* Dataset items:
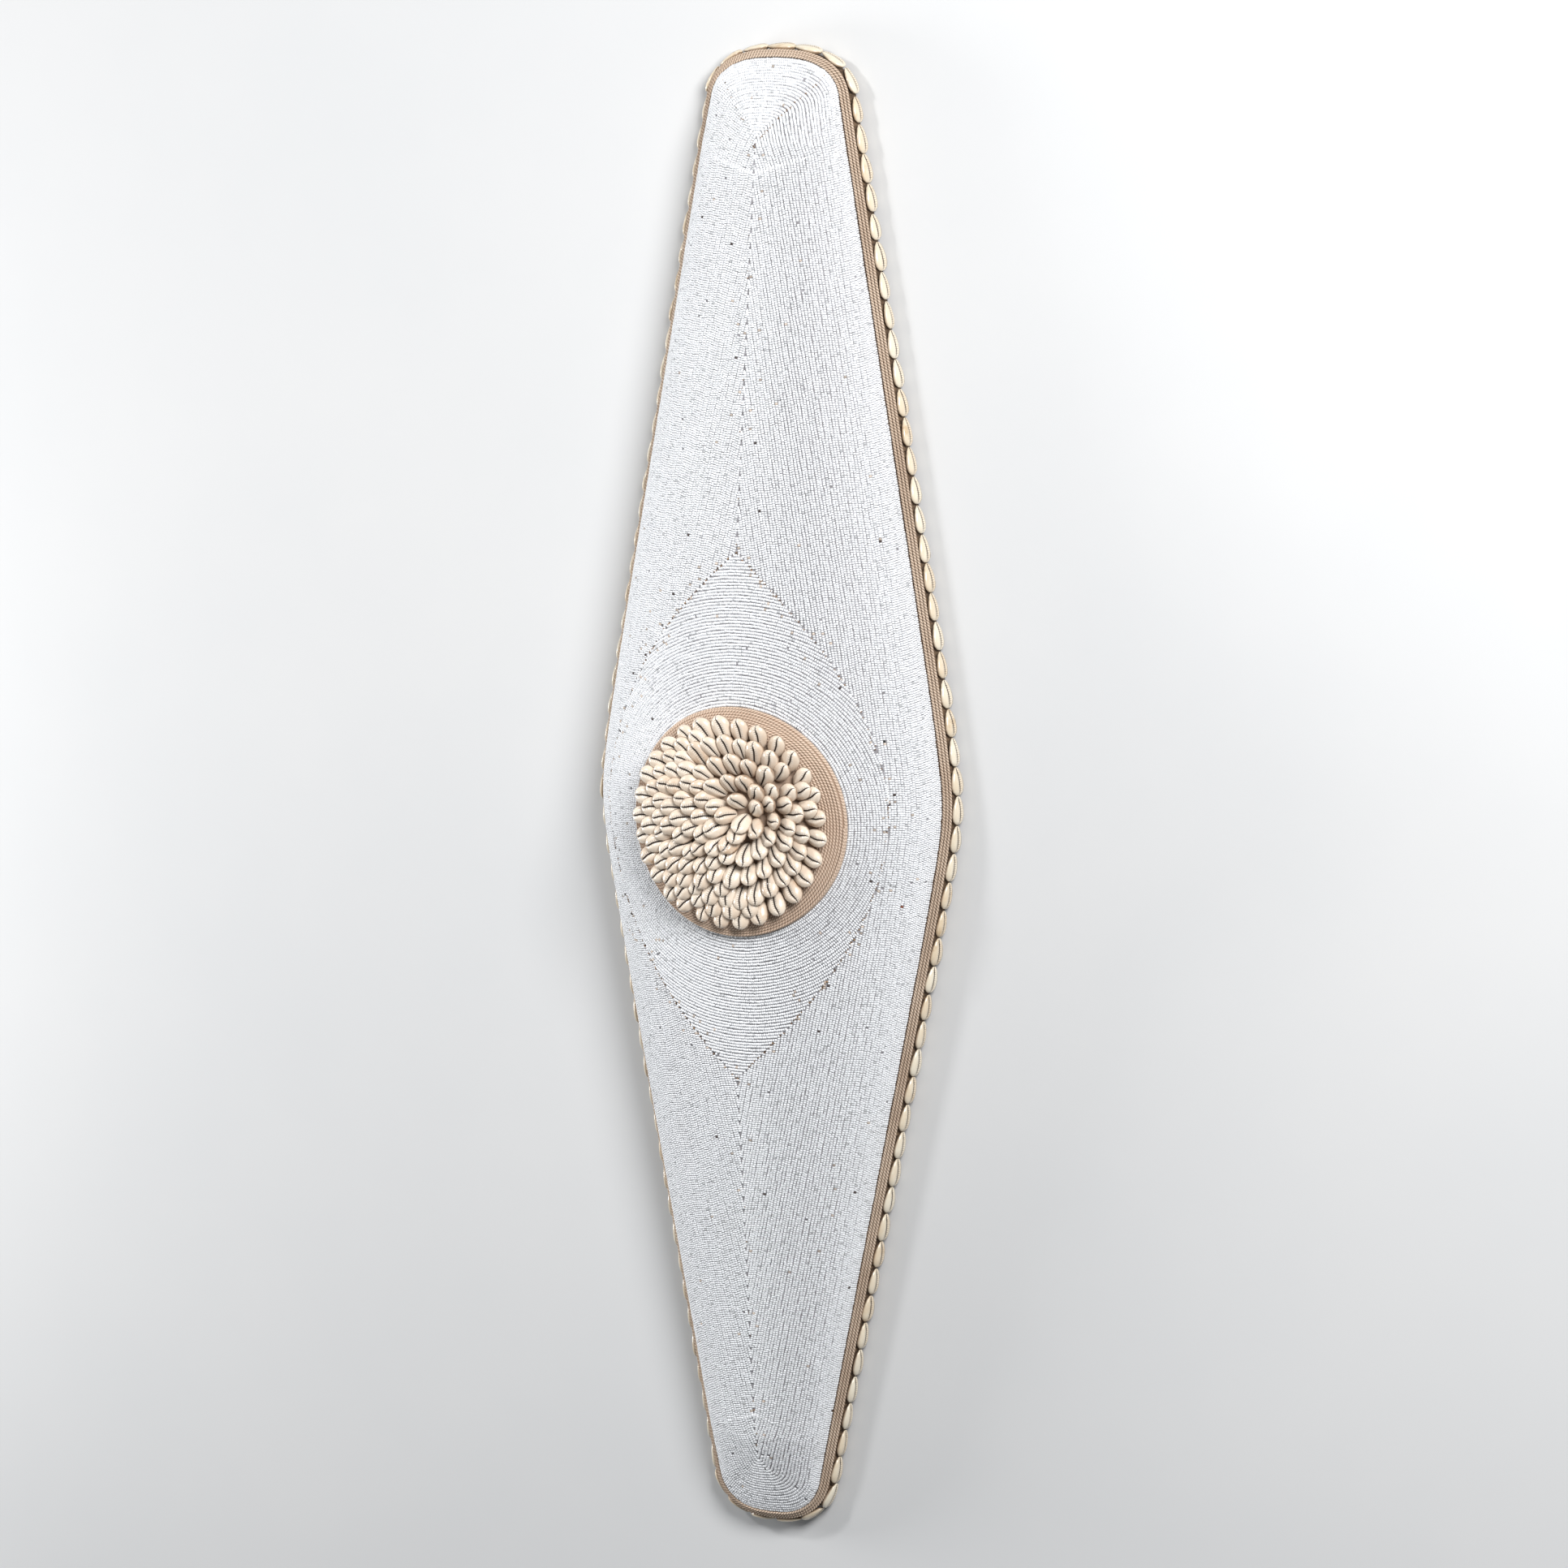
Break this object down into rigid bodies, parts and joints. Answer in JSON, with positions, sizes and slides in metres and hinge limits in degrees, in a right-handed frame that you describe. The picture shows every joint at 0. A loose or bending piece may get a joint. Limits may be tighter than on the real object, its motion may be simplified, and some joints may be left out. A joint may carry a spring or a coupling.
{
  "type": "beaded shield",
  "caption": "Long six-sided domed shield covered in white seed beads, edged with cord and cowrie shells, with a shell-covered round boss.",
  "frame": {"origin": "middle of the length and width, on the plane of the back rim that the shield lies on", "axes": "+Z out of the beaded face, +Y along the shield towards its wider end, +X to the right as seen from the front"},
  "size_m": [0.2828, 1.0539, 0.1204],
  "materials": {
    "board": "dark brown carved board, its side wall wrapped in coarse fibre",
    "beads": "opaque white glass seed beads sewn in rows, glossy, with brown thread showing at the seams",
    "jute": "twisted tan jute cord, dry and matte",
    "cowrie": "natural cowrie shell, glossy, warm cream with brown tints and dark toothed slits"
  },
  "bodies": {
    "root": {"board": "board", "bead_field": "beads", "bead_eye": "beads", "edge_cord_inner": "jute", "edge_cord_middle": "jute", "edge_cord_outer": "jute", "boss_disc": "jute", "edge_cowries_top_end": "cowrie", "edge_cowries_upper_left": "cowrie", "edge_cowries_upper_right": "cowrie", "edge_cowries_lower_left": "cowrie", "edge_cowries_lower_right": "cowrie", "edge_cowries_bottom_end": "cowrie", "boss_cowries": "cowrie"}
  },
  "joints": []
}
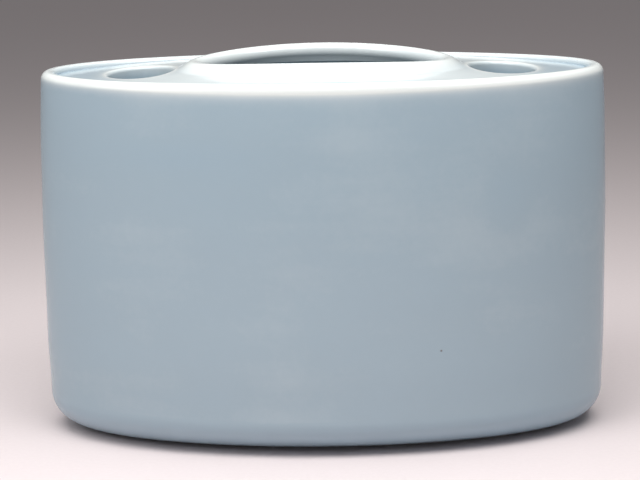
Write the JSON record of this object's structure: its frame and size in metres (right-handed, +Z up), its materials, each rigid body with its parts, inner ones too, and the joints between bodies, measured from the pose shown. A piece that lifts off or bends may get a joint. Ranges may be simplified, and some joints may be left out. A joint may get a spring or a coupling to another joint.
{
  "type": "brush holder pot",
  "caption": "Oval glazed porcelain pot for standing brushes in, closed on top by a deck with a wide collared mouth between narrower oval openings.",
  "frame": {"origin": "on the surface the pot stands on, under the middle of the oval", "axes": "+X along the oval's long axis, +Y towards the back, +Z up"},
  "size_m": [0.14, 0.068, 0.0939],
  "materials": {
    "glaze": "glossy pale sky-blue glaze, whiter where it is thin on edges",
    "inner_glaze": "thin glossy glaze",
    "bare_clay": "matte, fired bare clay"
  },
  "bodies": {
    "root": {"wall": "glaze", "floor_slab": "glaze", "deck": "glaze", "mouth_collar": "glaze", "deck_ledge": "inner_glaze", "floor_coil": "inner_glaze", "foot_ring": "bare_clay"}
  },
  "joints": []
}
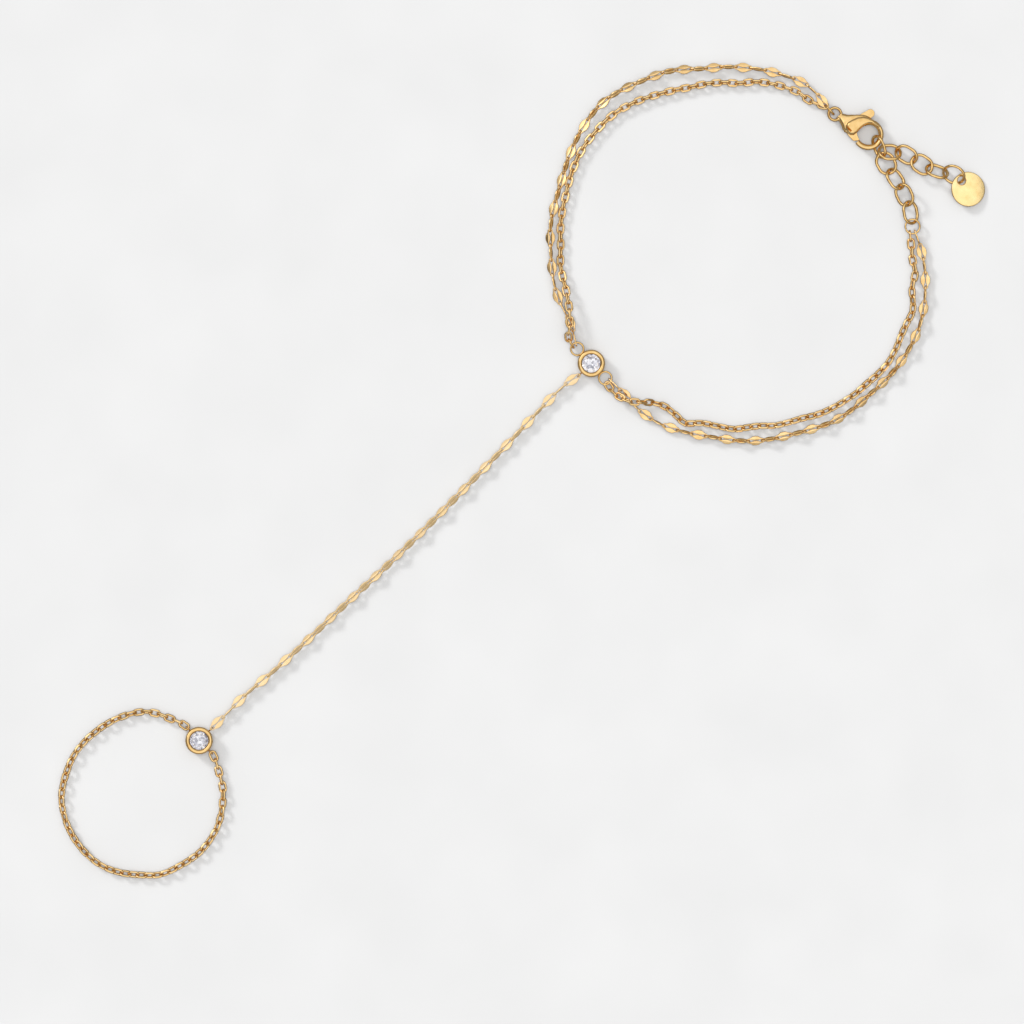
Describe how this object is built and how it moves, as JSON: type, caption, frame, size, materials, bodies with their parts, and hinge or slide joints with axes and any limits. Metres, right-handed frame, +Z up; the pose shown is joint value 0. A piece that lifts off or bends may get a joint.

* Job:
Output the data above exactly, please, line for line.

* Solution to the exercise:
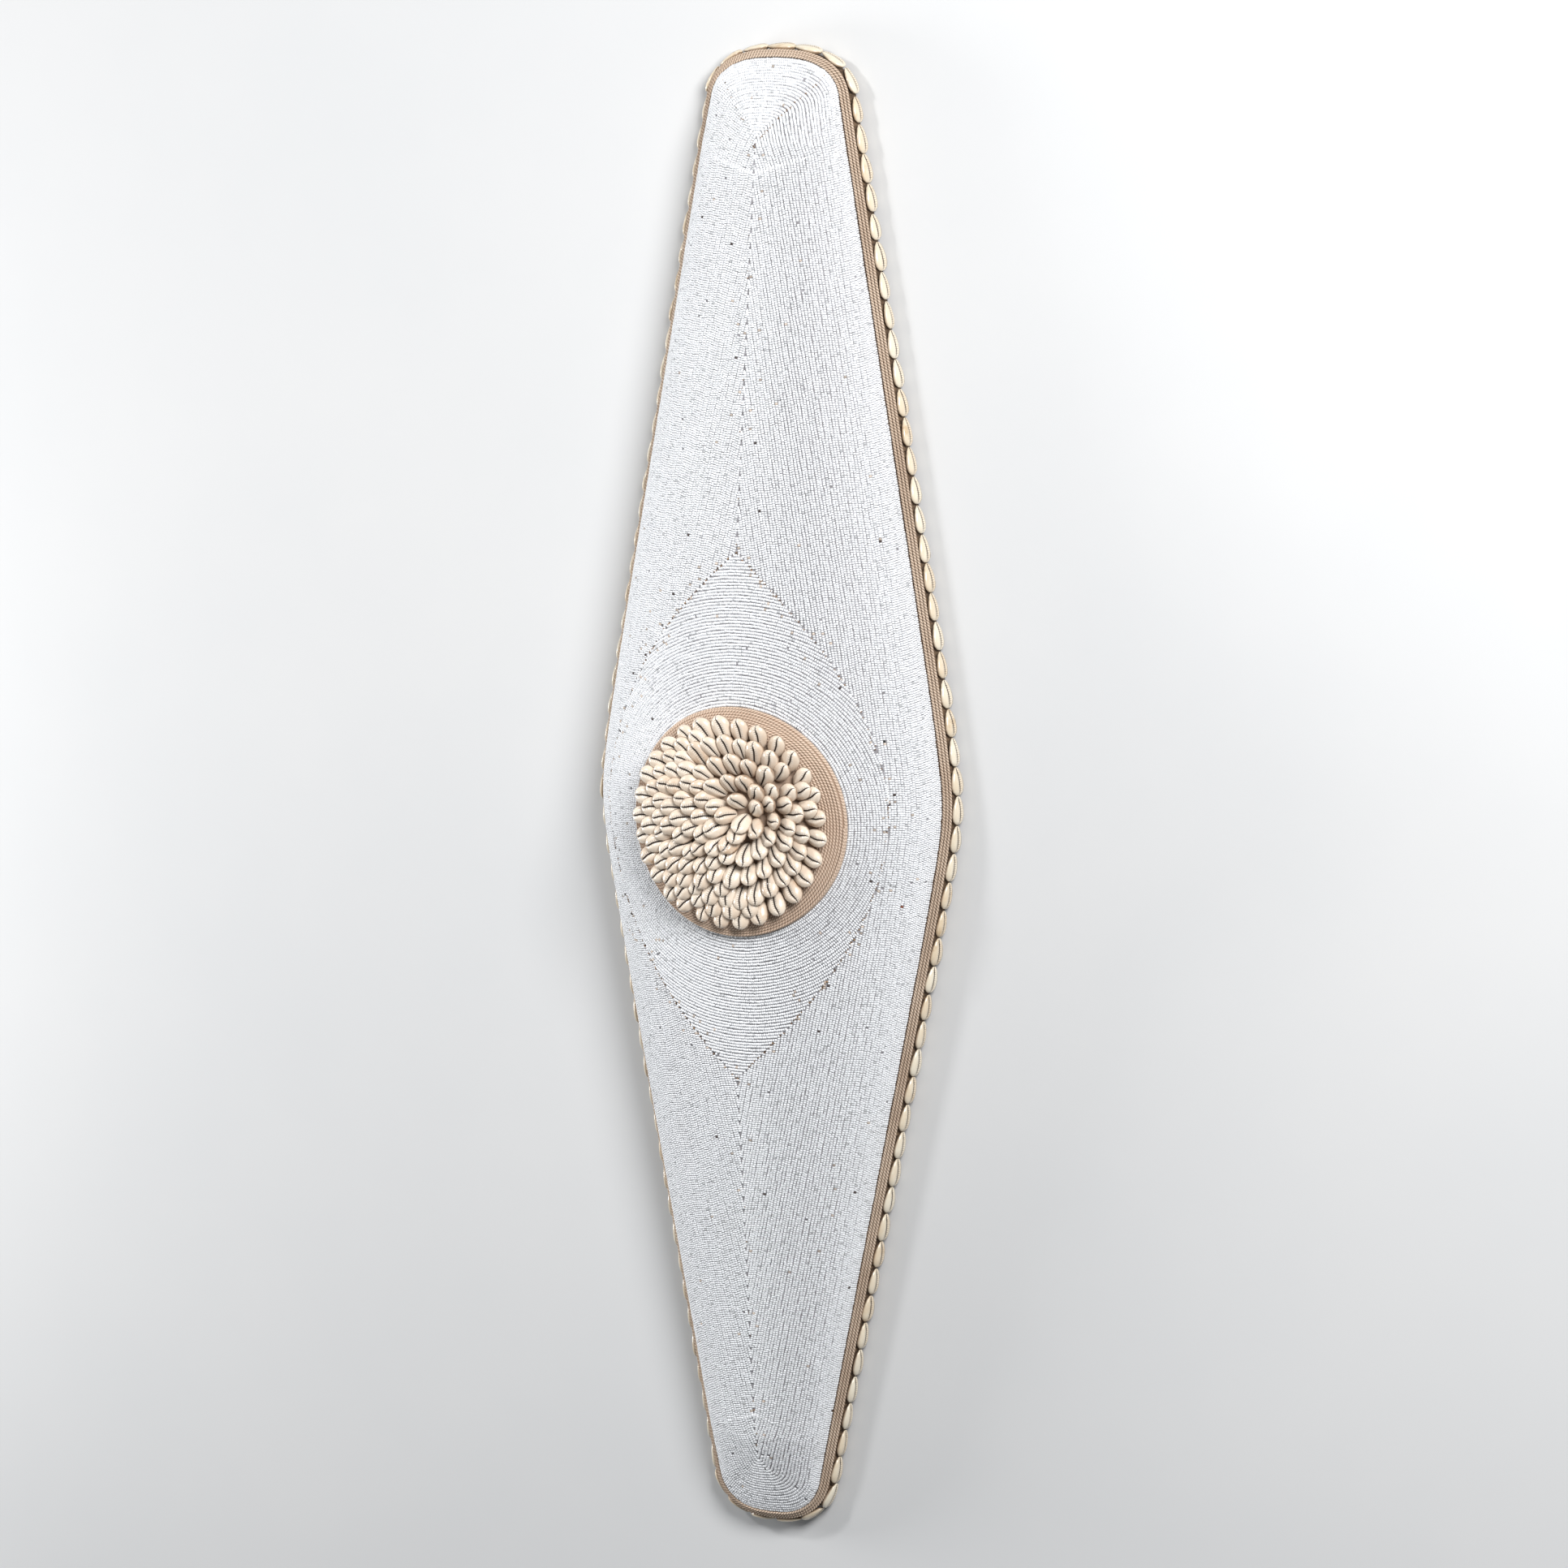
Break this object down into rigid bodies, parts and joints. Answer in JSON, with positions, sizes and slides in metres and hinge limits in degrees, in a right-handed frame that you describe. The picture shows every joint at 0. A loose or bending piece may get a joint. Limits may be tighter than on the real object, its motion may be simplified, and some joints may be left out. A joint may carry a spring or a coupling.
{
  "type": "beaded shield",
  "caption": "Long six-sided domed shield covered in white seed beads, edged with cord and cowrie shells, with a shell-covered round boss.",
  "frame": {"origin": "middle of the length and width, on the plane of the back rim that the shield lies on", "axes": "+Z out of the beaded face, +Y along the shield towards its wider end, +X to the right as seen from the front"},
  "size_m": [0.2828, 1.0539, 0.1204],
  "materials": {
    "board": "dark brown carved board, its side wall wrapped in coarse fibre",
    "beads": "opaque white glass seed beads sewn in rows, glossy, with brown thread showing at the seams",
    "jute": "twisted tan jute cord, dry and matte",
    "cowrie": "natural cowrie shell, glossy, warm cream with brown tints and dark toothed slits"
  },
  "bodies": {
    "root": {"board": "board", "bead_field": "beads", "bead_eye": "beads", "edge_cord_inner": "jute", "edge_cord_middle": "jute", "edge_cord_outer": "jute", "boss_disc": "jute", "edge_cowries_top_end": "cowrie", "edge_cowries_upper_left": "cowrie", "edge_cowries_upper_right": "cowrie", "edge_cowries_lower_left": "cowrie", "edge_cowries_lower_right": "cowrie", "edge_cowries_bottom_end": "cowrie", "boss_cowries": "cowrie"}
  },
  "joints": []
}
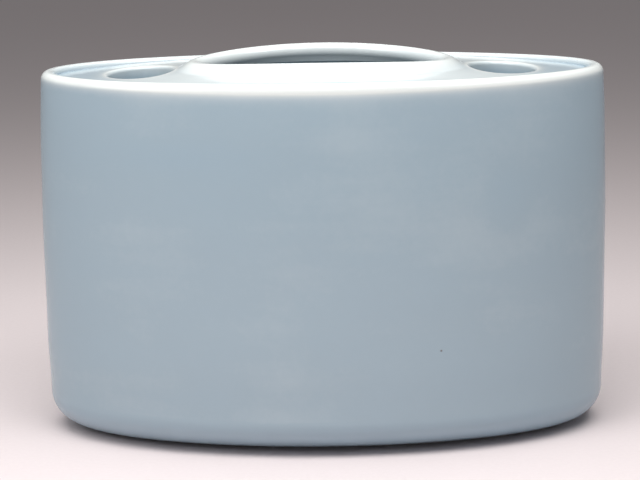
Write the JSON record of this object's structure: its frame and size in metres (right-handed, +Z up), its materials, each rigid body with its parts, inner ones too, and the joints between bodies, measured from the pose shown. A piece that lifts off or bends may get a joint. Ranges may be simplified, and some joints may be left out. A joint may get a spring or a coupling to another joint.
{
  "type": "brush holder pot",
  "caption": "Oval glazed porcelain pot for standing brushes in, closed on top by a deck with a wide collared mouth between narrower oval openings.",
  "frame": {"origin": "on the surface the pot stands on, under the middle of the oval", "axes": "+X along the oval's long axis, +Y towards the back, +Z up"},
  "size_m": [0.14, 0.068, 0.0939],
  "materials": {
    "glaze": "glossy pale sky-blue glaze, whiter where it is thin on edges",
    "inner_glaze": "thin glossy glaze",
    "bare_clay": "matte, fired bare clay"
  },
  "bodies": {
    "root": {"wall": "glaze", "floor_slab": "glaze", "deck": "glaze", "mouth_collar": "glaze", "deck_ledge": "inner_glaze", "floor_coil": "inner_glaze", "foot_ring": "bare_clay"}
  },
  "joints": []
}
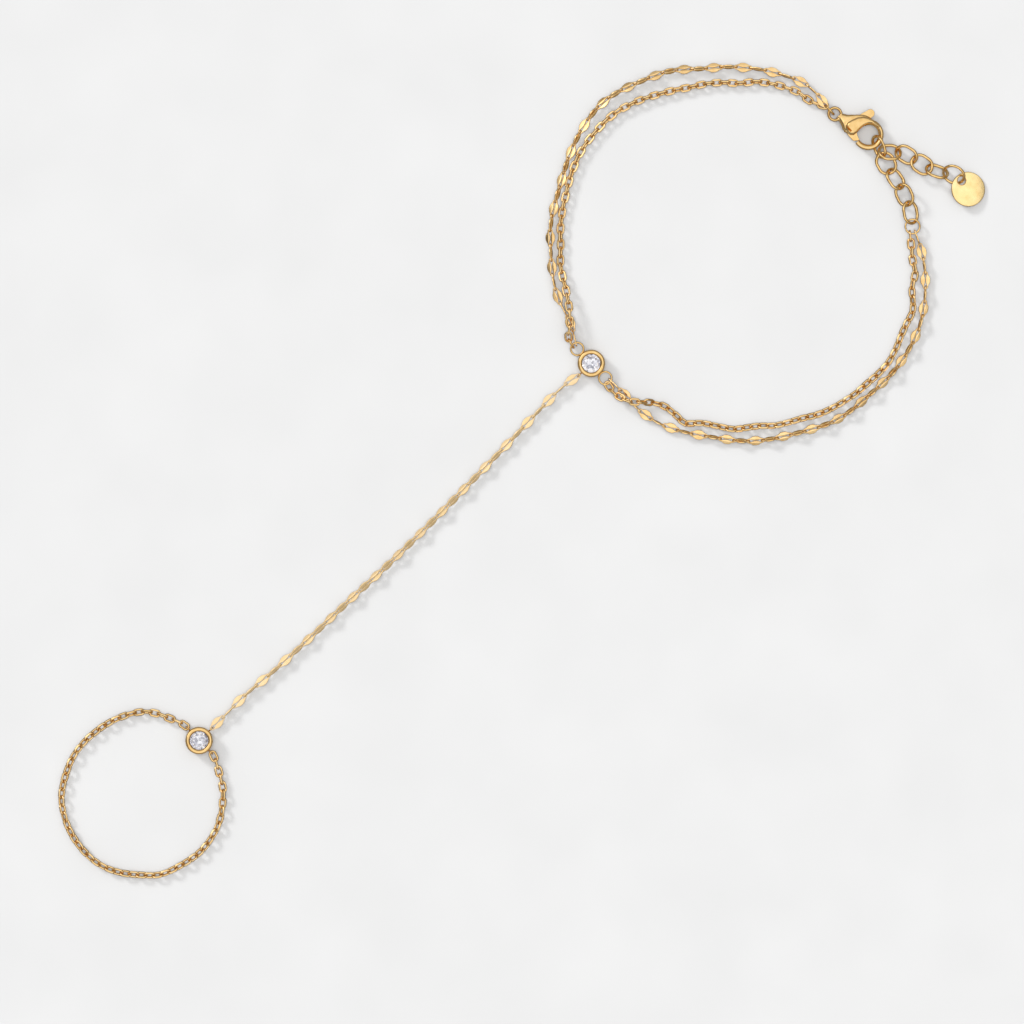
Describe how this object is built and how it moves, as JSON: type, caption, frame, size, materials, bodies with their parts, and hinge or slide joints with axes and any limits. Metres, right-handed frame, +Z up; the pose shown is joint value 0. A piece that lifts off or bends may get a joint.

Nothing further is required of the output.